Doubts on wavefunction conditions

[Soren4]

I'm facing some difficulties in using "boundary conditions" in a simple wavefunction.

The wavefunction I'm considering is $$\xi(x,t)=A sin (k x \pm \omega t +\psi)$$
The minus or plus are for progressive or regressive waves. The indipendent parameters are 4: $A$, $k$, $\omega$, $\psi$.

The first doubt I have is: can $A$ be negative or is it defined as positive in any case? (In the following examples I willl consider a progressive wave, so the wavefunction is $\xi(x,t)=A sin (xk - \omega t +\psi)$ ).

• Consider a oscillating rope: all I know is that one end of the rope moves according to the function $f(t)=B sin(\gamma t)$, with $B>0$ and $\gamma>0$. What I would do here is impose that $\xi(0,t)=f(t)$. Since there is a minus in front of $\omega$, before imposing $\xi(0,t)=f(t)$ I think I must rewrite $\xi(0,t)=A sin (-\omega t+\psi)=-A sin(\omega t-\psi)=f(t)$, from which I can conclude $A=-B$ and $\gamma=\omega$ (and then also $\psi=0$). So $A$ would be negative.
• Another example of ambiguity on the sign of $A$ is when I'm given $k$ and $\omega$ and the two conditions $\xi(\bar{x},\bar{t})=s_0$ and $\frac{\partial \xi}{\partial t} |_{(\bar{x},\bar{t})}=v_0$ . That means $A sin (k \bar{x} -\omega \bar{t} +\psi)=s_0$ and $A \omega cos(k \bar{x} -\omega \bar{t}+\psi)=v_0$ $\implies$ $A^2=s_0^2+(\frac{v_0}{\omega})^2$. So I get $A^2$ but how to choose the sign of $A$ in this case?

The other doubt is : in previous examples I supposed that the wave is progressive. In some exercises I see that it is not even specified. Is the choose of sign plus or minus infront of $\omega$ a fifth indipendent condition? That is, can this be determined if I know all the four parameters or not? My guess would be no, since two wave can have identical parameters but still be progressive or regressive.

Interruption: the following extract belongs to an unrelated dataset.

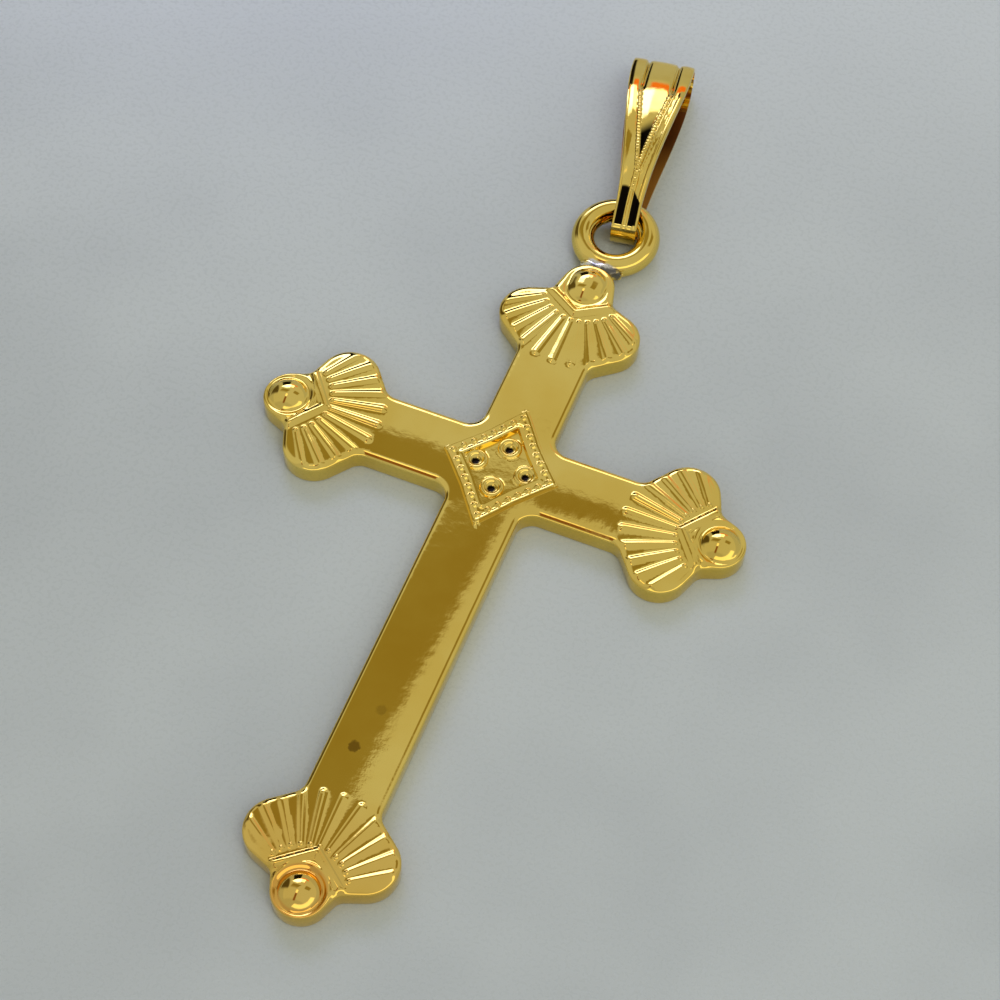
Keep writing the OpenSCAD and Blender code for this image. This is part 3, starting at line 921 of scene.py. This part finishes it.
class Shader:
    """The nodes of one material, or of the room."""

    def __init__(self, holder, output):
        self.holder = holder
        holder.use_nodes = True
        self.tree = holder.node_tree
        self.tree.nodes.clear()
        self.output = self.tree.nodes.new(output)

    def node(self, kind, settings, inputs, output=0):
        """Adds a node: its settings come first, then the values or links of its sockets. Gives the
        output of that name or number."""
        node = self.tree.nodes.new(kind)
        for name, value in settings.items():
            setattr(node, name, value)
        for name, value in inputs.items():
            if isinstance(value, Value):
                self.tree.links.new(value.socket, node.inputs[name])
            else:
                node.inputs[name].default_value = value
        return Value(self, node.outputs[output])

    def math(self, operation, *terms):
        """One Math node on values or numbers."""
        return self.node("ShaderNodeMath", {"operation": operation}, dict(enumerate(terms)))

    def place(self):
        """The place on the object, in its own metres."""
        return self.node("ShaderNodeTexCoord", {}, {}, "Object")

    def axes(self, way):
        """The x, y and z of a place or a direction."""
        apart = self.node("ShaderNodeSeparateXYZ", {}, {"Vector": way}).socket.node
        return [Value(self, output) for output in apart.outputs]

    def axes_mm(self, place):
        """The x, y and z of a place in millimetres."""
        return [axis * (1 / MM) for axis in self.axes(place)]

    def noise(self, place, size_mm, detail, roughness):
        """Soft noise from 0 to 1."""
        return self.node("ShaderNodeTexNoise", {}, {
            "Vector": place, "Scale": 1 / (size_mm * MM), "Detail": detail,
            "Roughness": roughness}, "Fac")

    def bump(self, height, depth_mm):
        """Normal from a height that goes from 0 to 1 over depth_mm."""
        return self.node("ShaderNodeBump", {}, {"Height": height, "Distance": depth_mm * MM})

    def show(self, finish):
        """Sends a surface or a light to the output."""
        self.tree.links.new(finish.socket, self.output.inputs["Surface"])

    def surface(self, **inputs):
        """The one shader of the material. Its sockets are given with _ for a space."""
        self.show(self.node("ShaderNodeBsdfPrincipled", {}, {
            name.replace("_", " "): value for name, value in inputs.items()}))
        return self.holder


def new_material(name):
    """The empty shader of a new material."""
    return Shader(bpy.data.materials.new(name), "ShaderNodeOutputMaterial")


def between(value, low, high, soft):
    """1 from low to high, 0 outside, with soft edges."""
    return value.smooth(low - soft, low + soft) * (1 - value.smooth(high - soft, high + soft))


def distance(*parts):
    """Distance from its parts along the axes."""
    return sum(part ** 2 for part in parts) ** 0.5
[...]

I really appreciate any suggestion regarding these two doubts!

 

[Simon Bridge]

Re: the sign of A:
How does the amplitude of the wave depend on the value of A?
What is the physical definition of "amplitude" in the case of real wave described by that equation? (ie. think about the physical meaning of the parameters.)

Bullet points: what values can $\psi$ have?
What reason do you have to assert the sign of $\omega$?
A=-B means that A<0 iff B>0. Is it the case that B>0 ... be careful in your descriptions, not everything you can write mathematically is physically meaningful. Try describing the physical situation in words before writing out the algebra.

Hint: $A\sin(\omega t) = -A\sin(\omega t + \pi)$

 

[Soren4]

Re: the sign of A:
How does the amplitude of the wave depend on the value of A?
What is the physical definition of "amplitude" in the case of real wave described by that equation? (ie. think about the physical meaning of the parameters.)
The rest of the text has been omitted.